* Problem description
Quote the full listing word for word.

* Dataset extract
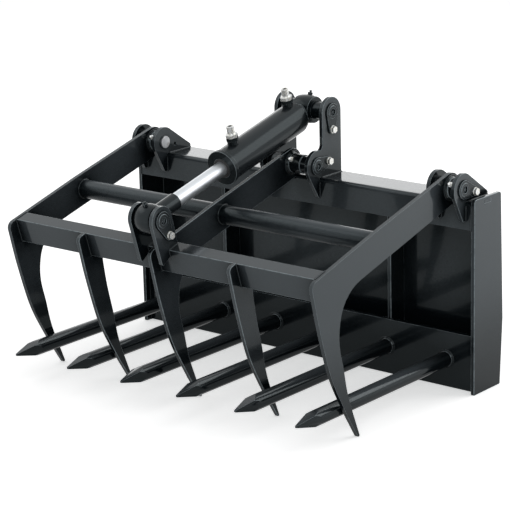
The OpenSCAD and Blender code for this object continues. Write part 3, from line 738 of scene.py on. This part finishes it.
def floor():
    """A white sweep, pale in mirroring faces too, that keeps the object's shadow, with a painted
    shadow under the object and painted shade near it in mirroring faces.
    """
    bm = bmesh.new()
    bmesh.ops.create_grid(bm, x_segments=4, y_segments=4, size=FLOOR_HALF_SIZE)
    mesh = bpy.data.meshes.new("floor")
    bm.to_mesh(mesh)
    bm.free()
    plane = bpy.data.objects.new("floor", mesh)
    bpy.context.scene.collection.objects.link(plane)
    n = Nodes("white sweep")
    n.set(Roughness=0.6, Specular_IOR_Level=0.1)
    n.link(n.mix(n.spread(n.noise(2.0), 0.0, 1.0), *FLOOR_TONES), n.shader.inputs["Base Color"])
    # Seen or mirrored, the sweep is white, keeps a part of the object's shadow, and has a painted
    # shadow under the object
    seen = n.add("ShaderNodeBsdfPrincipled")
    seen.inputs["Base Color"].default_value = (*FLOOR_SHADOW, 1)
    seen.inputs["Roughness"].default_value = 1.0
    seen.inputs["Specular IOR Level"].default_value = 0.0
    # Painted shadow: the seen white turns grey where the object is near
    near = n.add("ShaderNodeAmbientOcclusion", samples=OPEN_SAMPLES)
    near.inputs["Distance"].default_value = CONTACT_REACH
    shadow = n.spread(near.outputs["AO"], 0.0, 1.0, CONTACT_LOW, 1.0)
    n.link(n.mix(shadow, PAINTED_SHADOW_TONE, (1.0, 1.0, 1.0)), seen.inputs["Emission Color"])
    seen.inputs["Emission Strength"].default_value = FLOOR_WHITE
    rays = n.add("ShaderNodeLightPath")
    distance = n.add("ShaderNodeVectorMath", operation="LENGTH")
    n.link(n.place, distance.inputs[0])
    # Painted shade in mirroring faces: the floor's white fades towards the object
    white = n.spread(
        distance.outputs["Value"], MIRRORED_NEAR, MIRRORED_FAR, NEAR_FLOOR, FAR_FLOOR
    )
    mirrored = n.add("ShaderNodeMath", operation="MULTIPLY")
    n.link(rays.outputs["Is Glossy Ray"], mirrored.inputs[0])
    n.link(white, mirrored.inputs[1])
    either = n.add("ShaderNodeMath", operation="MAXIMUM")
    n.link(rays.outputs["Is Camera Ray"], either.inputs[0])
    n.link(mirrored.outputs["Value"], either.inputs[1])
    mixed = n.add("ShaderNodeMixShader")
    n.link(either.outputs["Value"], mixed.inputs["Fac"])
    n.link(n.shader.outputs["BSDF"], mixed.inputs[1])
    n.link(seen.outputs["BSDF"], mixed.inputs[2])
    n.link(mixed.outputs["Shader"], n.tree.nodes["Material Output"].inputs["Surface"])
    mesh.materials.append(n.material)


def camera():
    """The camera at the photograph's angle."""
    azimuth = math.radians(VIEW_AZIMUTH)
    elevation = math.radians(VIEW_ELEVATION)
    roll = math.radians(VIEW_ROLL)
    back = Vector((
        math.sin(azimuth) * math.cos(elevation),
        -math.cos(azimuth) * math.cos(elevation),
        math.sin(elevation),
    ))
    right = Vector((math.cos(azimuth), math.sin(azimuth), 0))
    up = back.cross(right)
    turned_right = right * math.cos(roll) + up * math.sin(roll)
    turned_up = up * math.cos(roll) - right * math.sin(roll)
    data = bpy.data.cameras.new("camera")
    data.lens = LENS_MM
    data.sensor_width = SENSOR_MM
    data.clip_end = 100
    eye = bpy.data.objects.new("camera", data)
    turn = Matrix((turned_right, turned_up, back)).transposed().to_4x4()
    eye.matrix_world = Matrix.Translation(VIEW_TARGET + back * VIEW_DISTANCE) @ turn
    bpy.context.scene.collection.objects.link(eye)
    bpy.context.scene.camera = eye


studio()
floor()
for lamp_name, values in SOFTBOXES.items():
    softbox(lamp_name, *values)
camera()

* Correct answer
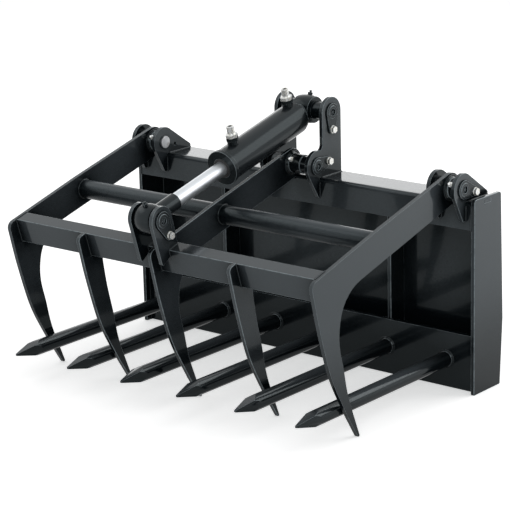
The OpenSCAD and Blender code for this object continues. Write part 3, from line 738 of scene.py on. This part finishes it.
def floor():
    """A white sweep, pale in mirroring faces too, that keeps the object's shadow, with a painted
    shadow under the object and painted shade near it in mirroring faces.
    """
    bm = bmesh.new()
    bmesh.ops.create_grid(bm, x_segments=4, y_segments=4, size=FLOOR_HALF_SIZE)
    mesh = bpy.data.meshes.new("floor")
    bm.to_mesh(mesh)
    bm.free()
    plane = bpy.data.objects.new("floor", mesh)
    bpy.context.scene.collection.objects.link(plane)
    n = Nodes("white sweep")
    n.set(Roughness=0.6, Specular_IOR_Level=0.1)
    n.link(n.mix(n.spread(n.noise(2.0), 0.0, 1.0), *FLOOR_TONES), n.shader.inputs["Base Color"])
    # Seen or mirrored, the sweep is white, keeps a part of the object's shadow, and has a painted
    # shadow under the object
    seen = n.add("ShaderNodeBsdfPrincipled")
    seen.inputs["Base Color"].default_value = (*FLOOR_SHADOW, 1)
    seen.inputs["Roughness"].default_value = 1.0
    seen.inputs["Specular IOR Level"].default_value = 0.0
    # Painted shadow: the seen white turns grey where the object is near
    near = n.add("ShaderNodeAmbientOcclusion", samples=OPEN_SAMPLES)
    near.inputs["Distance"].default_value = CONTACT_REACH
    shadow = n.spread(near.outputs["AO"], 0.0, 1.0, CONTACT_LOW, 1.0)
    n.link(n.mix(shadow, PAINTED_SHADOW_TONE, (1.0, 1.0, 1.0)), seen.inputs["Emission Color"])
    seen.inputs["Emission Strength"].default_value = FLOOR_WHITE
    rays = n.add("ShaderNodeLightPath")
    distance = n.add("ShaderNodeVectorMath", operation="LENGTH")
    n.link(n.place, distance.inputs[0])
    # Painted shade in mirroring faces: the floor's white fades towards the object
    white = n.spread(
        distance.outputs["Value"], MIRRORED_NEAR, MIRRORED_FAR, NEAR_FLOOR, FAR_FLOOR
    )
    mirrored = n.add("ShaderNodeMath", operation="MULTIPLY")
    n.link(rays.outputs["Is Glossy Ray"], mirrored.inputs[0])
    n.link(white, mirrored.inputs[1])
    either = n.add("ShaderNodeMath", operation="MAXIMUM")
    n.link(rays.outputs["Is Camera Ray"], either.inputs[0])
    n.link(mirrored.outputs["Value"], either.inputs[1])
    mixed = n.add("ShaderNodeMixShader")
    n.link(either.outputs["Value"], mixed.inputs["Fac"])
    n.link(n.shader.outputs["BSDF"], mixed.inputs[1])
    n.link(seen.outputs["BSDF"], mixed.inputs[2])
    n.link(mixed.outputs["Shader"], n.tree.nodes["Material Output"].inputs["Surface"])
    mesh.materials.append(n.material)


def camera():
    """The camera at the photograph's angle."""
    azimuth = math.radians(VIEW_AZIMUTH)
    elevation = math.radians(VIEW_ELEVATION)
    roll = math.radians(VIEW_ROLL)
    back = Vector((
        math.sin(azimuth) * math.cos(elevation),
        -math.cos(azimuth) * math.cos(elevation),
        math.sin(elevation),
    ))
    right = Vector((math.cos(azimuth), math.sin(azimuth), 0))
    up = back.cross(right)
    turned_right = right * math.cos(roll) + up * math.sin(roll)
    turned_up = up * math.cos(roll) - right * math.sin(roll)
    data = bpy.data.cameras.new("camera")
    data.lens = LENS_MM
    data.sensor_width = SENSOR_MM
    data.clip_end = 100
    eye = bpy.data.objects.new("camera", data)
    turn = Matrix((turned_right, turned_up, back)).transposed().to_4x4()
    eye.matrix_world = Matrix.Translation(VIEW_TARGET + back * VIEW_DISTANCE) @ turn
    bpy.context.scene.collection.objects.link(eye)
    bpy.context.scene.camera = eye


studio()
floor()
for lamp_name, values in SOFTBOXES.items():
    softbox(lamp_name, *values)
camera()